--- BEGIN ---
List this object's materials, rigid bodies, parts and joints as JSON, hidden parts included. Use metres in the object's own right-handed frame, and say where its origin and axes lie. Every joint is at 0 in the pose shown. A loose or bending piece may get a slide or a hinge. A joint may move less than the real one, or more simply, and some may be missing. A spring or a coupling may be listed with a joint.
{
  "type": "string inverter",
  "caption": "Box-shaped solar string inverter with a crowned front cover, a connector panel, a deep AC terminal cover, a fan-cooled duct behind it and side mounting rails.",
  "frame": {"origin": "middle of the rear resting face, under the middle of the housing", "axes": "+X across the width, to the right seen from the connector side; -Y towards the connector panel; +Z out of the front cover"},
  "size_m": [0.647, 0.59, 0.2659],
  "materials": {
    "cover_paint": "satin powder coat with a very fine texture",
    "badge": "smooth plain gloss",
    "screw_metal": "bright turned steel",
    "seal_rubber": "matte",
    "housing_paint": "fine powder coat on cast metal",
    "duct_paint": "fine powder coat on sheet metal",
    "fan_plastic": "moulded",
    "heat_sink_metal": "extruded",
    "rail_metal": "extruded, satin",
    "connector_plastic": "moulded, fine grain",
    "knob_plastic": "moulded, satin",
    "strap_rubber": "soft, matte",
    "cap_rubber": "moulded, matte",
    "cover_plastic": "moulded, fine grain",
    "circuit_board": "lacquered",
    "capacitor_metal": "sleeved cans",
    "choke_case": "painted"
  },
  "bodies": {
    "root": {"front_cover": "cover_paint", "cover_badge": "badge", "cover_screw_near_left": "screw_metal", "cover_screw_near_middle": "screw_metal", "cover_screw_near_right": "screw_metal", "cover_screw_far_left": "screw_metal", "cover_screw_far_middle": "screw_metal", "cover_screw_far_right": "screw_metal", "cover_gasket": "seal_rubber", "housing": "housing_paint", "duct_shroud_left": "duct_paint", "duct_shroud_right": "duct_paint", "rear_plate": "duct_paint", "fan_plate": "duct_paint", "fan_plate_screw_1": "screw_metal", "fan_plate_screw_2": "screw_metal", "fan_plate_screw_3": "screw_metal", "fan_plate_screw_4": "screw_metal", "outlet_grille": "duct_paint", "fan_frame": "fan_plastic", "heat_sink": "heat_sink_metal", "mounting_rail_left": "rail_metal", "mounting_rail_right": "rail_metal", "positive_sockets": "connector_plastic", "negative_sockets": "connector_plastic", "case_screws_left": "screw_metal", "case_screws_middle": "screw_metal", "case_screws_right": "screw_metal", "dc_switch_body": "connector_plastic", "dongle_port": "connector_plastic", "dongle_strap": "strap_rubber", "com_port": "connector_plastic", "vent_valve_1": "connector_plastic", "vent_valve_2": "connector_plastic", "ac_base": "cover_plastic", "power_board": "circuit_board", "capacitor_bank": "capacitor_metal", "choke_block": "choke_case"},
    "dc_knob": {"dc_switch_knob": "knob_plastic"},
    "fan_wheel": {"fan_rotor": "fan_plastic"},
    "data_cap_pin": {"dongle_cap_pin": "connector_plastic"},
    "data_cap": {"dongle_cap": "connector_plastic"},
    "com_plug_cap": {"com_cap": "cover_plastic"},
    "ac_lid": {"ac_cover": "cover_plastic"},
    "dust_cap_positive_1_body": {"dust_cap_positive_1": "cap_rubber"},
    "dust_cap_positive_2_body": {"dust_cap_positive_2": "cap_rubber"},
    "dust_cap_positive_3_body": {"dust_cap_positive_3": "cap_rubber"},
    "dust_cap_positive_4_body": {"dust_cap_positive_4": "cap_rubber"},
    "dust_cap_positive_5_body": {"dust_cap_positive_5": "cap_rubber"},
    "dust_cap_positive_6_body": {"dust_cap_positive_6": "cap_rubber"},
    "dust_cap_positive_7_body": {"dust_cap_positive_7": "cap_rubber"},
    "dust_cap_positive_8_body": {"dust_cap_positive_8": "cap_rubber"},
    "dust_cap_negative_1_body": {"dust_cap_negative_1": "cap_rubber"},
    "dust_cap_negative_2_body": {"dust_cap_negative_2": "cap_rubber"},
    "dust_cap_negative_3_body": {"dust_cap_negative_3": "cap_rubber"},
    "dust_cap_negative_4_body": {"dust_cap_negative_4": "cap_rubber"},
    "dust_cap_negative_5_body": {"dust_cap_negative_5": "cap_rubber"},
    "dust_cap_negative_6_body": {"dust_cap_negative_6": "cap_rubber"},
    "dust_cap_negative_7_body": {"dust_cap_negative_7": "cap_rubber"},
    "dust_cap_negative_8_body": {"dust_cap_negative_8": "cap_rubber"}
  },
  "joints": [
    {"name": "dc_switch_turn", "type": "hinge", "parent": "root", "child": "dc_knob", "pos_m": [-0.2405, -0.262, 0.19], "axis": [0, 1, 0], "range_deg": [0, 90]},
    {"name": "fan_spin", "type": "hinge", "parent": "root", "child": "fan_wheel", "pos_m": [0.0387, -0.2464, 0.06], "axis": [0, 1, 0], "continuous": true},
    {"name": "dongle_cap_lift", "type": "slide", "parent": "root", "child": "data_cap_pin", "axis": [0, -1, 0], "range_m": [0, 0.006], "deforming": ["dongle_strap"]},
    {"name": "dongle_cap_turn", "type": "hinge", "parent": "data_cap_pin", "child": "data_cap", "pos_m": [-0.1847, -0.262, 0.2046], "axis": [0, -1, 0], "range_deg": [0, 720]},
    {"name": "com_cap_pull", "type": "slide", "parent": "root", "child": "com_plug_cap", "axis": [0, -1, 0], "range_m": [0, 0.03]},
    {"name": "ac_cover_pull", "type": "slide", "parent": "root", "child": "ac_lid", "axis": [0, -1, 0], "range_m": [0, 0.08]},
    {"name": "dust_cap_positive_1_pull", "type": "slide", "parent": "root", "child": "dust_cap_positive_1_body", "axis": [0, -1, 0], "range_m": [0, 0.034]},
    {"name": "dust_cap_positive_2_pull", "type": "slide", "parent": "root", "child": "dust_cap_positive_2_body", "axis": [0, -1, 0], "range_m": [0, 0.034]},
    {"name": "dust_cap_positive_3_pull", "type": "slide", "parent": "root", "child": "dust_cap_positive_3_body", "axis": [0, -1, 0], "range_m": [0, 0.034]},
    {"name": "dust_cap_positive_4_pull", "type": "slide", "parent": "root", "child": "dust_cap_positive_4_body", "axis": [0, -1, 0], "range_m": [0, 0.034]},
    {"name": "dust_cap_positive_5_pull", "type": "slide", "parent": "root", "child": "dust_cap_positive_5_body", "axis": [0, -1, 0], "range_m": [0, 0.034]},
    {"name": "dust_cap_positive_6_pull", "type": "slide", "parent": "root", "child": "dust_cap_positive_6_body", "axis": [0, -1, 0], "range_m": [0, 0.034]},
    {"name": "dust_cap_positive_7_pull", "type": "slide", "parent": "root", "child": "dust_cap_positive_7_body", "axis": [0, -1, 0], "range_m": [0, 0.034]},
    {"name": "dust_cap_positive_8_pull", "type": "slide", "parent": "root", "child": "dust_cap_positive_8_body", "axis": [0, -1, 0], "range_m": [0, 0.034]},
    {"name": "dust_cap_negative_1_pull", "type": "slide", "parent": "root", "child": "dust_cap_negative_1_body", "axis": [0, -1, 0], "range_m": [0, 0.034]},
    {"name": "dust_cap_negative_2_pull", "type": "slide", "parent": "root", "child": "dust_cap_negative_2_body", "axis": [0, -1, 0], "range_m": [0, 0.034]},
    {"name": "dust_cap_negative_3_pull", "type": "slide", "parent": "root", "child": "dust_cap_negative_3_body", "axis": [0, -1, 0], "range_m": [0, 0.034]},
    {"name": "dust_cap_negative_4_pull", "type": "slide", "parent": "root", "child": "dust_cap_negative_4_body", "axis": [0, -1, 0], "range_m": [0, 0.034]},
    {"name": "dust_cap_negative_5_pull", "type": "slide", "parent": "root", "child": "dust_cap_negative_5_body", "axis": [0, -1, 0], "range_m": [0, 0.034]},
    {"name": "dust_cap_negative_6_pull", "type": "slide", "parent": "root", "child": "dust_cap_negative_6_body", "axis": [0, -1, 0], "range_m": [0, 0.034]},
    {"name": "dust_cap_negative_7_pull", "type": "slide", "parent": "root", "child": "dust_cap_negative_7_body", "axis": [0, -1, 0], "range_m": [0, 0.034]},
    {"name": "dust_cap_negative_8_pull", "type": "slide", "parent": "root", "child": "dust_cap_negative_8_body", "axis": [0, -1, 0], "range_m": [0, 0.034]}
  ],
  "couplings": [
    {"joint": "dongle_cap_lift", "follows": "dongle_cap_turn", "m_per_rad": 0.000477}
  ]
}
--- END ---
### The request:
Look through the listing and extract every line with "axes" in it.

### Output for this exercise:
List this object's materials, rigid bodies, parts and joints as JSON, hidden parts included. Use metres in the object's own right-handed frame, and say where its origin and axes lie. Every joint is at 0 in the pose shown. A loose or bending piece may get a slide or a hinge. A joint may move less than the real one, or more simply, and some may be missing. A spring or a coupling may be listed with a joint.
  "frame": {"origin": "middle of the rear resting face, under the middle of the housing", "axes": "+X across the width, to the right seen from the connector side; -Y towards the connector panel; +Z out of the front cover"},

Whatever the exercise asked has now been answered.